Because of what I have seen in my research, I no longer consider near-death states to be any sort of anomaly. Rather, I consider them to be part of the larger genre of transformations of consciousness, no matter how caused. Because the aftereffects of all of these states, if the occurrence was intense enough, are the same or similar, I now refer to the entire process of transforming consciousness as a brain shift/spirit shift.

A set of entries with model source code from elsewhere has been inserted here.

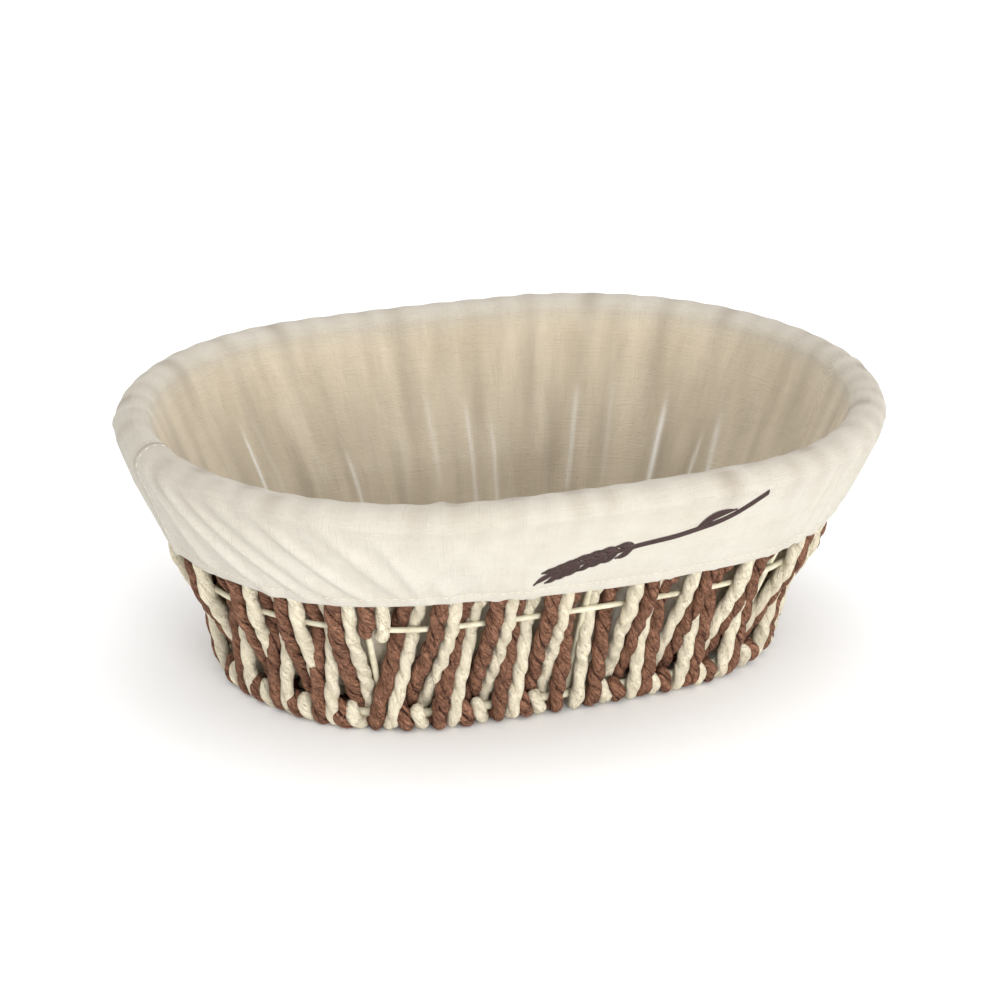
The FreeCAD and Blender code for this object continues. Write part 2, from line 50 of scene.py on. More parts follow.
MM = 0.001
SLOTS = 120
UPRIGHTS = 8
SECTOR_SLOTS = SLOTS // UPRIGHTS
SECTOR_ROPES = SECTOR_SLOTS - 1
GAP_SECTOR = 5
GAP_SECTOR_ROPES = SECTOR_ROPES + 1
CUT_ROPES = 2
SHIFTED_SECTORS = (6, 7)
SIDE_BULGE = 500.0
ROPE_RADIUS = 2.55
HIDDEN_ROPE_RADIUS = 1.95
CAD_ROPE_RADIUS = 2.0
ROPE_SEGMENTS = 20
ROPE_STEP = 1.0
UP = np.array([0.0, 0.0, 1.0])


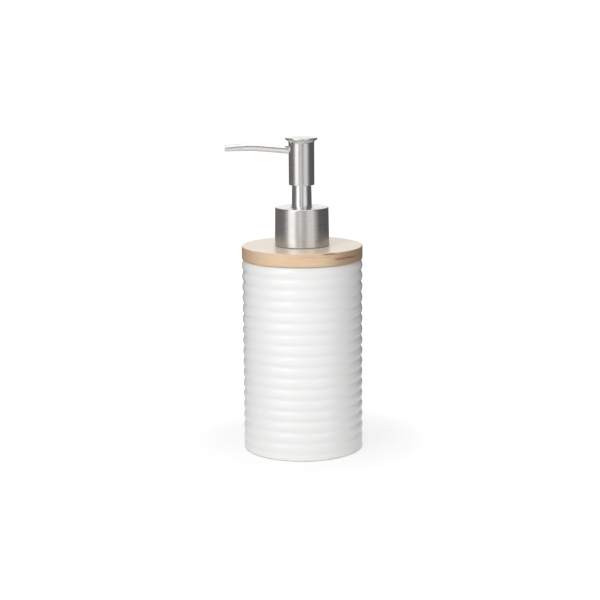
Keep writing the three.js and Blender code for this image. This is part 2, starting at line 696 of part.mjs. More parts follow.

Near-death cases are on the increase. Even way back in 1997, U. S. News & World Report estimated over fifteen million in the United States alone. Judging from the extent to which experiencers change - irrespective of personal beliefs and preferences - and the long-term effects of those changes, and we have every reason to believe this is historical, it is evident to me that evolution is involved. And it is also evident to me that transformations of consciousness, especially near-death states, may indeed be the "engine" that drives evolution. The way consciousness is evolving today bears the mark of forces far greater than anything we can isolate or define through research. Experiencers return from transformative states convinced of a mission they are to do, a job they must perform for The Greater Plan of Humankind. They speak of love and oneness, cooperation and service, making a difference in society. And they talk about God. What are we to make of all of this? What are we to conclude?

That there is more to life than we think there is. And that people like myself, for I am a near-death experiencer as well as a researcher, can be so transformed by the intensity of an otherworldly experience. . . that they are never the same again.